## Your goal
Would you copy out the whole listing exactly as given?

## Supplied material
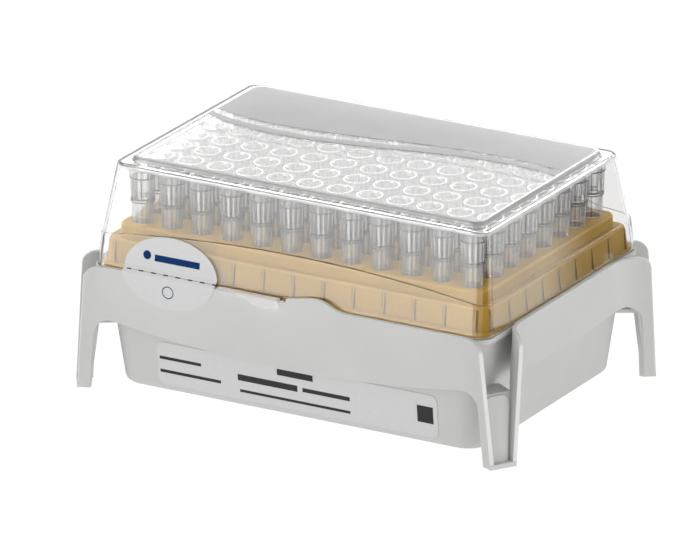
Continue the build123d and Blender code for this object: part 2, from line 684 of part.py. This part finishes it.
# ---- write the nodes -----------------------------------------------------------------
def main():
    os.makedirs("parts", exist_ok=True)
    seal_upper, seal_lower = seals()
    nodes = {
        "base_box": base_box(),
        "tip_rack": tip_rack(),
        "clear_lid": clear_lid(),
        "front_label": front_label(),
        "seal_upper": seal_upper,
        "seal_lower": seal_lower,
    }
    model = tip()
    for index in range(TIPS_ACROSS):
        nodes[f"tips_column_{index + 1:02d}"] = Compound(children=tip_column(index, model))
    for name, shape in nodes.items():
        export_step(shape, f"parts/{name}.step")


main()
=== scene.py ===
import math

import bpy
from mathutils import Matrix, Vector

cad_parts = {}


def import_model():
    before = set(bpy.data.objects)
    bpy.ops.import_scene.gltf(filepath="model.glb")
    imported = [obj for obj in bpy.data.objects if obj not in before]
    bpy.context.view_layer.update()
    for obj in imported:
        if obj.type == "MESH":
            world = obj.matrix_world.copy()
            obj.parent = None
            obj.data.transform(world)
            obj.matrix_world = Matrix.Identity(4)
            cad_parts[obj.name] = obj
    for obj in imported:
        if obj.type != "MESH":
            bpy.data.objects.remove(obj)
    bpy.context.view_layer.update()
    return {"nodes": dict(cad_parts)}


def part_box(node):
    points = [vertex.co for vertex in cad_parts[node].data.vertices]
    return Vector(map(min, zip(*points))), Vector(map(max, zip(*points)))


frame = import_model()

MM = 0.001

# ---- sizes that the finishes follow ------------------------------------------------------
PITCH = 9.0 * MM
COLLAR_R = 3.55 * MM
COLLAR_H = 2.6 * MM
BEAD_DROP = 8.4 * MM                # top of the bead below the tip's mouth
BEAD_H = 0.8 * MM
TIP_STAND = 15.0 * MM               # tip above the rack's deck
RIM_R = 3.2 * MM                    # inside of the painted highlight ring on the tip's mouth
TIP_RIBS = 14
RIB_SWING = 5                       # times that the ribs grow and fade round a tip
TEAR_Z = 35.3 * MM                  # tear line of the seal

RECESS = 0.12 * MM                  # each step down on the lid's top
FIELD_X = 51.6 * MM                 # half size of the frosted field's outline
FIELD_Y = 32.4 * MM
FIELD_CORNER = 2.5 * MM
# the wave on the lid's top in front, (x, y) in millimetres
FRONT_WAVE = ((-55.7, 8.8), (-28.0, 1.1), (0.0, 5.1), (23.5, 9.9), (55.7, 7.6))
GREY_BAND = 3.2 * MM                # grey band, this far behind the wave
FAINT_STRIPE = (4.2 * MM, 5.4 * MM)     # and faint stripe, this far in front of it
EDGE_HIGHLIGHT_BAND = 2.6 * MM                # painted highlight on the lid's top edges, milky and pale, this far down from the top
CREASE_ABOVE_FOOT = 6.0 * MM
CREASE_BELOW_TOP = 5.0 * MM
TAB_REACH = 1.6 * MM

DIAGONAL = math.radians(32.0)       # way that a leg's channel opens, from X
MOUTH = 76.48 * MM                  # the channel's mouth from the middle, at the foot
MOUTH_LEAN = 0.054
FLANGE_HIGHLIGHT_END = (0.35 * MM, 0.05 * MM)   # painted highlight on the flanges' ends, from and to inside the mouth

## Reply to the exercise
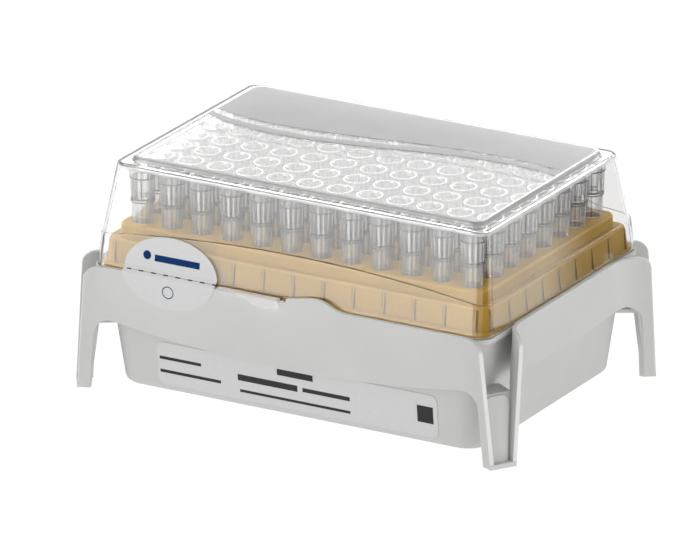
Continue the build123d and Blender code for this object: part 2, from line 684 of part.py. This part finishes it.
# ---- write the nodes -----------------------------------------------------------------
def main():
    os.makedirs("parts", exist_ok=True)
    seal_upper, seal_lower = seals()
    nodes = {
        "base_box": base_box(),
        "tip_rack": tip_rack(),
        "clear_lid": clear_lid(),
        "front_label": front_label(),
        "seal_upper": seal_upper,
        "seal_lower": seal_lower,
    }
    model = tip()
    for index in range(TIPS_ACROSS):
        nodes[f"tips_column_{index + 1:02d}"] = Compound(children=tip_column(index, model))
    for name, shape in nodes.items():
        export_step(shape, f"parts/{name}.step")


main()
=== scene.py ===
import math

import bpy
from mathutils import Matrix, Vector

cad_parts = {}


def import_model():
    before = set(bpy.data.objects)
    bpy.ops.import_scene.gltf(filepath="model.glb")
    imported = [obj for obj in bpy.data.objects if obj not in before]
    bpy.context.view_layer.update()
    for obj in imported:
        if obj.type == "MESH":
            world = obj.matrix_world.copy()
            obj.parent = None
            obj.data.transform(world)
            obj.matrix_world = Matrix.Identity(4)
            cad_parts[obj.name] = obj
    for obj in imported:
        if obj.type != "MESH":
            bpy.data.objects.remove(obj)
    bpy.context.view_layer.update()
    return {"nodes": dict(cad_parts)}


def part_box(node):
    points = [vertex.co for vertex in cad_parts[node].data.vertices]
    return Vector(map(min, zip(*points))), Vector(map(max, zip(*points)))


frame = import_model()

MM = 0.001

# ---- sizes that the finishes follow ------------------------------------------------------
PITCH = 9.0 * MM
COLLAR_R = 3.55 * MM
COLLAR_H = 2.6 * MM
BEAD_DROP = 8.4 * MM                # top of the bead below the tip's mouth
BEAD_H = 0.8 * MM
TIP_STAND = 15.0 * MM               # tip above the rack's deck
RIM_R = 3.2 * MM                    # inside of the painted highlight ring on the tip's mouth
TIP_RIBS = 14
RIB_SWING = 5                       # times that the ribs grow and fade round a tip
TEAR_Z = 35.3 * MM                  # tear line of the seal

RECESS = 0.12 * MM                  # each step down on the lid's top
FIELD_X = 51.6 * MM                 # half size of the frosted field's outline
FIELD_Y = 32.4 * MM
FIELD_CORNER = 2.5 * MM
# the wave on the lid's top in front, (x, y) in millimetres
FRONT_WAVE = ((-55.7, 8.8), (-28.0, 1.1), (0.0, 5.1), (23.5, 9.9), (55.7, 7.6))
GREY_BAND = 3.2 * MM                # grey band, this far behind the wave
FAINT_STRIPE = (4.2 * MM, 5.4 * MM)     # and faint stripe, this far in front of it
EDGE_HIGHLIGHT_BAND = 2.6 * MM                # painted highlight on the lid's top edges, milky and pale, this far down from the top
CREASE_ABOVE_FOOT = 6.0 * MM
CREASE_BELOW_TOP = 5.0 * MM
TAB_REACH = 1.6 * MM

DIAGONAL = math.radians(32.0)       # way that a leg's channel opens, from X
MOUTH = 76.48 * MM                  # the channel's mouth from the middle, at the foot
MOUTH_LEAN = 0.054
FLANGE_HIGHLIGHT_END = (0.35 * MM, 0.05 * MM)   # painted highlight on the flanges' ends, from and to inside the mouth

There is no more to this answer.